── Dataset content
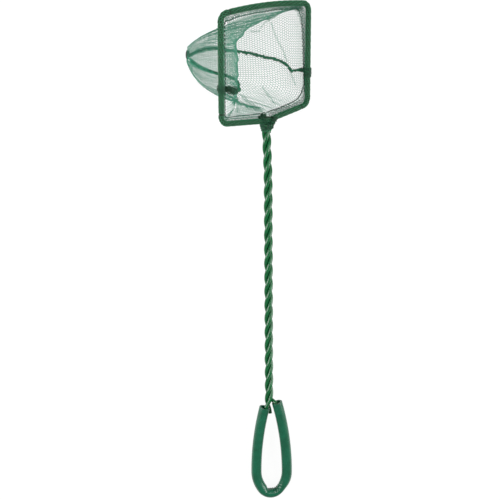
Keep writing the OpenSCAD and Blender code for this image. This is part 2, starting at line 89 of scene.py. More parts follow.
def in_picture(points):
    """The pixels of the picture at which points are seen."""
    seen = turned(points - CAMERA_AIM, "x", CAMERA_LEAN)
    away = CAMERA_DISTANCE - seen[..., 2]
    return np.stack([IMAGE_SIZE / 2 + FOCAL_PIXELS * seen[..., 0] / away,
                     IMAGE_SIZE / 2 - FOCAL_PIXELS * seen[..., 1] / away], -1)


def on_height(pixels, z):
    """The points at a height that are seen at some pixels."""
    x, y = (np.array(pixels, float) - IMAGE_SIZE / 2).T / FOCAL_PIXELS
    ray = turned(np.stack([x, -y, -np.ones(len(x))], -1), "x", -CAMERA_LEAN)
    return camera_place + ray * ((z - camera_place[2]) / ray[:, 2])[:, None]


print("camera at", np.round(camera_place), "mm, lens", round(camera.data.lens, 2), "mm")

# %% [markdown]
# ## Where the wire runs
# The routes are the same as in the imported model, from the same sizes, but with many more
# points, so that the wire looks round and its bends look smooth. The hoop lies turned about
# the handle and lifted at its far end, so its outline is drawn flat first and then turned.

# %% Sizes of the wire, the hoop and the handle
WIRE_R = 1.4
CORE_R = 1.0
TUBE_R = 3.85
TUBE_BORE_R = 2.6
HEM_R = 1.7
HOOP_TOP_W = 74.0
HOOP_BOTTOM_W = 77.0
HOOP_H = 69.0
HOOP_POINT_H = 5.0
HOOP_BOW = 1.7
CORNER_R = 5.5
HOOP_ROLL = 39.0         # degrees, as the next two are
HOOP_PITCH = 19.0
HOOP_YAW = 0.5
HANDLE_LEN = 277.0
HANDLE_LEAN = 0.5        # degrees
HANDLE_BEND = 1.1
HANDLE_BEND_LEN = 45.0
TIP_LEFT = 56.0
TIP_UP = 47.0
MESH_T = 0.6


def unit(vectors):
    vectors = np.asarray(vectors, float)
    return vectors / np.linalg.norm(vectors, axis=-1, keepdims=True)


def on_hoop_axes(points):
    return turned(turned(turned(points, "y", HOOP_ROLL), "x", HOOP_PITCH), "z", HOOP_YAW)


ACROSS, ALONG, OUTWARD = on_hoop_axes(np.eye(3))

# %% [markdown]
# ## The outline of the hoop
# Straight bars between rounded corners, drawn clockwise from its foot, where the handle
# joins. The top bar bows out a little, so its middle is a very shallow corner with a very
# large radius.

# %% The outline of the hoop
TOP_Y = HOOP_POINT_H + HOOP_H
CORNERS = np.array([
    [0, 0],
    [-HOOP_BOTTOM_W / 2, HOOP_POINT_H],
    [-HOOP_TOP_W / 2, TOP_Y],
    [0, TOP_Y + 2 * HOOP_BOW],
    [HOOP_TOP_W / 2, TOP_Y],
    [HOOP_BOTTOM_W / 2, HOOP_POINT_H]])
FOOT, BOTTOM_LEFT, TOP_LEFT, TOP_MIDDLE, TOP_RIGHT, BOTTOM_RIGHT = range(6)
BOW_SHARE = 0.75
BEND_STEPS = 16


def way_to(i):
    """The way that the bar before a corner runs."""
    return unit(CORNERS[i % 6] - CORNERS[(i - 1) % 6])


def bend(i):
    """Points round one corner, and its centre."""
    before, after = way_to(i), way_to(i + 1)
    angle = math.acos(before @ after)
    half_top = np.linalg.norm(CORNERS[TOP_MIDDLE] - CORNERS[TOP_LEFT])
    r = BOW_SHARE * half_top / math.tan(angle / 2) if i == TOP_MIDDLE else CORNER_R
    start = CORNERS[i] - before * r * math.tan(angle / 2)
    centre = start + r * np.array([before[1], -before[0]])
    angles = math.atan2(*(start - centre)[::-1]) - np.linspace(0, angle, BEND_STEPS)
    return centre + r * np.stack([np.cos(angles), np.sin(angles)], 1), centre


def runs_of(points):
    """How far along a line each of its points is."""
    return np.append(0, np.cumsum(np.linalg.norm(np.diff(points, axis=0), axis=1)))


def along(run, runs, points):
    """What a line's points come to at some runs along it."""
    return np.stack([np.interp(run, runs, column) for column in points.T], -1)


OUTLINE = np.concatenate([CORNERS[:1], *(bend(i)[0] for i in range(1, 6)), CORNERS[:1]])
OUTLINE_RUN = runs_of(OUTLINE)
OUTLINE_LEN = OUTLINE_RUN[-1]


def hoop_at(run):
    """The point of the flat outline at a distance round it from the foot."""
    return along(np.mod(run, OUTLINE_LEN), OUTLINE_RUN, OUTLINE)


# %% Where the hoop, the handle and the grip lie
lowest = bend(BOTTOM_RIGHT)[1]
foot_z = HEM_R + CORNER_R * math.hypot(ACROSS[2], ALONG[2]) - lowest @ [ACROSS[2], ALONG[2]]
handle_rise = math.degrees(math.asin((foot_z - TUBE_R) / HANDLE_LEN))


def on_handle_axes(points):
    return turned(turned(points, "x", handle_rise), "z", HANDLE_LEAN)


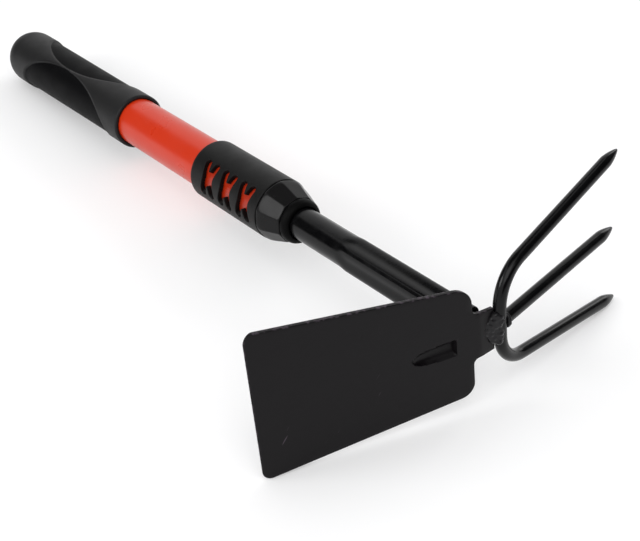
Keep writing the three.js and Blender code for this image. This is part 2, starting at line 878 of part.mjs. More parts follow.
────
Write out exactly the lines from the one with "# The routes" through the one with "return vectors /", including both, and no others.

§ Output for this exercise:
# The routes are the same as in the imported model, from the same sizes, but with many more
# points, so that the wire looks round and its bends look smooth. The hoop lies turned about
# the handle and lifted at its far end, so its outline is drawn flat first and then turned.

# %% Sizes of the wire, the hoop and the handle
WIRE_R = 1.4
CORE_R = 1.0
TUBE_R = 3.85
TUBE_BORE_R = 2.6
HEM_R = 1.7
HOOP_TOP_W = 74.0
HOOP_BOTTOM_W = 77.0
HOOP_H = 69.0
HOOP_POINT_H = 5.0
HOOP_BOW = 1.7
CORNER_R = 5.5
HOOP_ROLL = 39.0         # degrees, as the next two are
HOOP_PITCH = 19.0
HOOP_YAW = 0.5
HANDLE_LEN = 277.0
HANDLE_LEAN = 0.5        # degrees
HANDLE_BEND = 1.1
HANDLE_BEND_LEN = 45.0
TIP_LEFT = 56.0
TIP_UP = 47.0
MESH_T = 0.6


def unit(vectors):
    vectors = np.asarray(vectors, float)
    return vectors / np.linalg.norm(vectors, axis=-1, keepdims=True)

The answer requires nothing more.